Dialogue is crisp and clean throughout with a nice full-bodied quality. The sound design is deceptively simple with an almost minimalist approach. Classical music selections play out over scenes with wonderful fidelity, demonstrating pleasing range with no distortion. Various electronic effects are used periodically, creating an eerie, paranoid atmosphere. Bass activity is negligible but there is some minor low end during a few of the more exciting moments in Part 2. Some crackle and pop can be heard in the music during the film's credit sequences, and background hiss is audible during one scene set in the virtual world, but these anomalies are rare and don't hurt the presentation.
Like the visuals, the audio mix helps to enhance the story in interesting ways.
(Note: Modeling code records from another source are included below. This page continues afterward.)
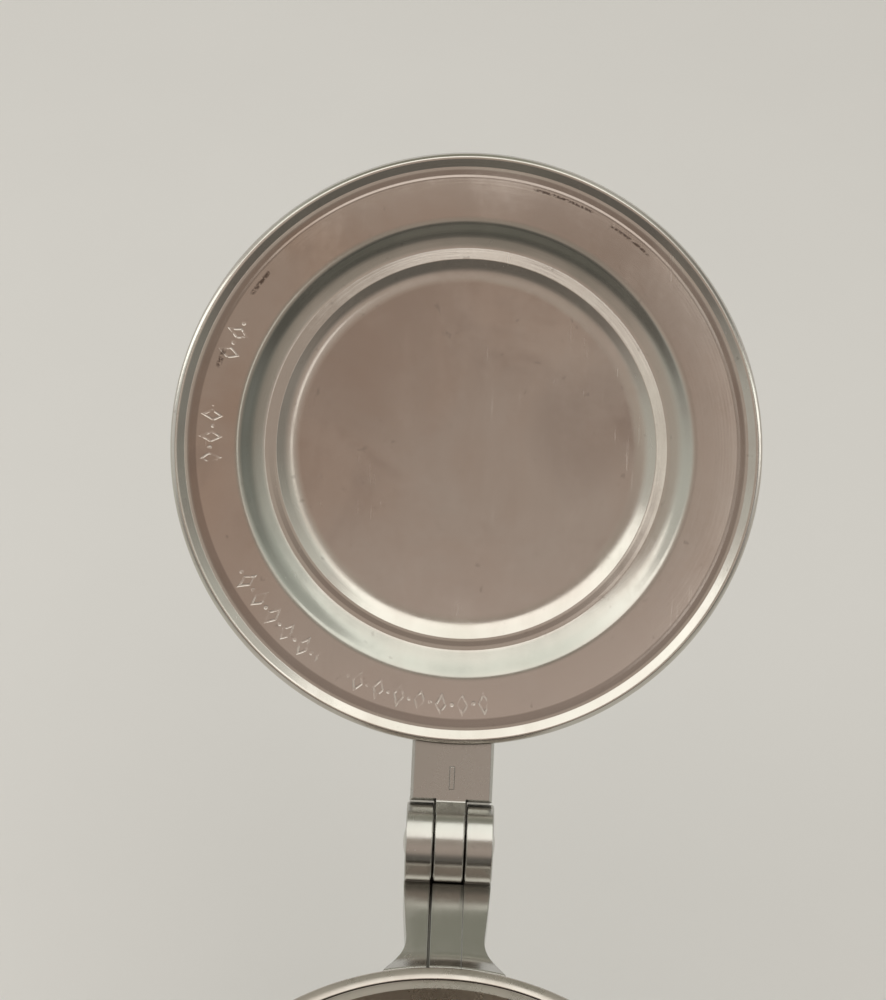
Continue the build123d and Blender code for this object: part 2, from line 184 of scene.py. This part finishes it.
def make_lip():
    """Flat face, cove and half-round bead, soldered round the drum's top."""
    cove_r = lip_r - 1.5
    bead_r = lip_r - 0.75
    bead_top = lip_low + 2.45
    bead_low = lip_low + 0.5
    face_low = rim - 3.0
    return lathe(
        "lip_turned",
        [
            (drum_top_r + 1.2, rim, 0),
            (lip_r, rim, 0.55),
            (lip_r, face_low, 0.9),
            (cove_r, lip_low + 3.7, 1.4),
            (cove_r, bead_top, 0.15),
            (bead_r, bead_top, 0.7),
            (bead_r, bead_low, 0.8),
            (drum_top_r + 0.1, lip_low, 0.1),
            (drum_top_r, lip_low, 0),
            (drum_top_r, rim - 0.5, 0),
            (drum_top_r + 0.15, rim - 0.1, 0.1),
            (drum_top_r + 0.35, rim, 0.1),
        ],
    )


def make_foot():
    """Spreading foot with a rest face, a round edge, a cove, a bead and a cap."""
    top = foot_hi.z / MM
    foot_r = foot_hi.x / MM
    rest_r = foot_r - 5.5
    edge_top = 3.2
    bead_top, bead_low = top - 0.8, top - 2.8
    neck_r = drum_r(bead_low) + 1.4
    bead_r = neck_r + 1.0
    return lathe(
        "foot_turned",
        [
            (rest_r, 0, 0.4),
            (foot_r, 0, 0.8),
            (foot_r, edge_top, 1.5),
            (foot_r - 2.2, edge_top + 1.4, 0.3),
            (neck_r, bead_low - 2.6, 4.0),
            (neck_r, bead_low, 0.15),
            (bead_r, bead_low, 0.9),
            (bead_r, bead_top, 0.9),
            (drum_r(top), top, 0.2),
            (drum_r(top) - 0.8, top, 0),
            (drum_end_r - 0.8, drum_low, 0),
            (drum_end_r - 2.2, drum_low, 0.3),
        ],
    )


def make_floor_plate():
    """Slightly domed disc inside the drum."""
    thick = 2.0
    flat_r = 30
    dome_round = 60
    edge_r = drum_r(7.6) - wall
    low = floor_lo.z / MM
    edge_low = low + 0.1
    rise = floor_hi.z / MM - low - thick
    return lathe(
        "floor_turned",
        [
            (0, low + rise, 0),
            (flat_r, low + rise, dome_round),
            (edge_r, edge_low, 0),
            (edge_r, low + thick + 0.1, 0),
            (flat_r, low + rise + thick, dome_round),
            (0, low + rise + thick, 0),
        ],
        closed=False,
    )


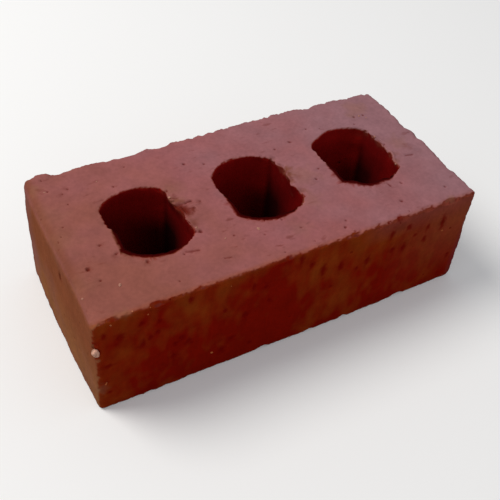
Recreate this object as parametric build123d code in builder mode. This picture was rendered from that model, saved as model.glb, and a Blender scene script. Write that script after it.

Simple but potent, the track perfectly suits the content.
'World on a Wire' is everything great science fiction is supposed to be. Filled with heady, thought provoking questions, an involving mystery, and striking noir influenced visuals, the film leaves a lasting impression. Though a plethora of imitators has diminished some of the plot's impact, Fassbinder's artful approach to the material remains as potent as ever. The video and audio transfers are great, showing off the filmmakers' intricate cinematography and sound design. Supplements are on the slim side but offer a wealth of information on the movie's production. It's wonderful that obscure releases like this are still being rediscovered and rereleased, and this disc should be a real treat for any science fiction fan. Highly recommended.